* **What you will do**:
Output, please, every line from the line that holds "for tier in" to the end, exactly as written.

* **Provided data**:
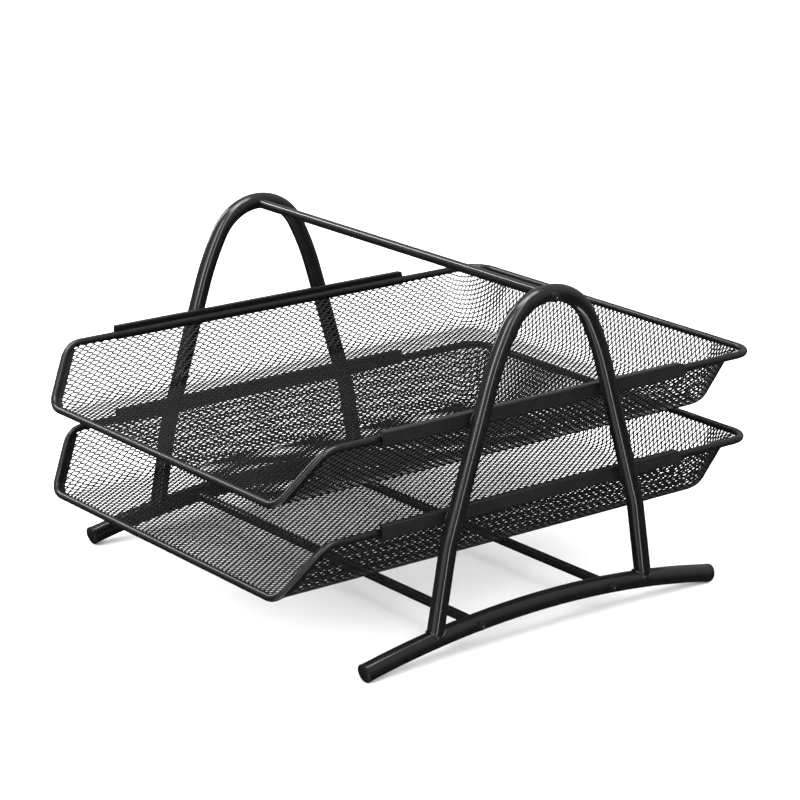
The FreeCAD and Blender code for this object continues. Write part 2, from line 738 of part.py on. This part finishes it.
make_rod("top_cross_rod", "{arch_y}", "{top_rod_height}",
         [crown_ring("top_%s_cope" % side, sign) for side, sign in SIDES])
make_screws("top_rod_screws", "arch_tube_d", dim("arch_y"), dim("top_rod_height"))
for end, end_sign in ENDS:
    across, height = foot_rod_formulas(end_sign)
    make_rod(end + "_cross_rod", across, height,
             [foot_ring("%s_%s_cope" % (end, side), sign) for side, sign in SIDES])
    y = foot_rod_y(end_sign)
    make_screws(end + "_rod_screws", "foot_tube_d", y, foot_level(y))

for tier in TIERS:
    for side, sign in SIDES:
        make_rail(tier, side, sign)
    make_rim(tier)
    make_mesh(tier)

doc.recompute()

for thing in doc.Objects:
    if {"Invalid", "Error"} & set(thing.State):
        raise RuntimeError(thing.Name + " did not recompute")
for name, thing in parts.items():
    if thing.Shape.isNull() or not thing.Shape.isValid():
        raise RuntimeError(name + " has no valid shape")

os.makedirs("parts", exist_ok=True)
for name, thing in parts.items():
    thing.Shape.exportStep("parts/%s.step" % name)
    box = thing.Shape.BoundBox
    print("%-24s solids %d  volume %9.1f  x %7.2f %7.2f  y %7.2f %7.2f  z %7.2f %7.2f" % (
        name, len(thing.Shape.Solids), thing.Shape.Volume,
        box.XMin, box.XMax, box.YMin, box.YMax, box.ZMin, box.ZMax))
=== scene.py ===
import json
import math

import bpy
import numpy as np
from mathutils import Matrix, Vector


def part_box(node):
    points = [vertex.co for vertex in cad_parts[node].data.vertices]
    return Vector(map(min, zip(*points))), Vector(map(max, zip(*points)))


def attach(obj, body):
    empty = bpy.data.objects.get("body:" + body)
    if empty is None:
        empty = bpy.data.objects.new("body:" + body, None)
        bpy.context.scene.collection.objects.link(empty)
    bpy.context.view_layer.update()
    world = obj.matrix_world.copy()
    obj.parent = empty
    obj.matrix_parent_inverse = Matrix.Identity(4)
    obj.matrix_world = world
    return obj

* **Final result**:
for tier in TIERS:
    for side, sign in SIDES:
        make_rail(tier, side, sign)
    make_rim(tier)
    make_mesh(tier)

doc.recompute()

for thing in doc.Objects:
    if {"Invalid", "Error"} & set(thing.State):
        raise RuntimeError(thing.Name + " did not recompute")
for name, thing in parts.items():
    if thing.Shape.isNull() or not thing.Shape.isValid():
        raise RuntimeError(name + " has no valid shape")

os.makedirs("parts", exist_ok=True)
for name, thing in parts.items():
    thing.Shape.exportStep("parts/%s.step" % name)
    box = thing.Shape.BoundBox
    print("%-24s solids %d  volume %9.1f  x %7.2f %7.2f  y %7.2f %7.2f  z %7.2f %7.2f" % (
        name, len(thing.Shape.Solids), thing.Shape.Volume,
        box.XMin, box.XMax, box.YMin, box.YMax, box.ZMin, box.ZMax))
=== scene.py ===
import json
import math

import bpy
import numpy as np
from mathutils import Matrix, Vector


def part_box(node):
    points = [vertex.co for vertex in cad_parts[node].data.vertices]
    return Vector(map(min, zip(*points))), Vector(map(max, zip(*points)))


def attach(obj, body):
    empty = bpy.data.objects.get("body:" + body)
    if empty is None:
        empty = bpy.data.objects.new("body:" + body, None)
        bpy.context.scene.collection.objects.link(empty)
    bpy.context.view_layer.update()
    world = obj.matrix_world.copy()
    obj.parent = empty
    obj.matrix_parent_inverse = Matrix.Identity(4)
    obj.matrix_world = world
    return obj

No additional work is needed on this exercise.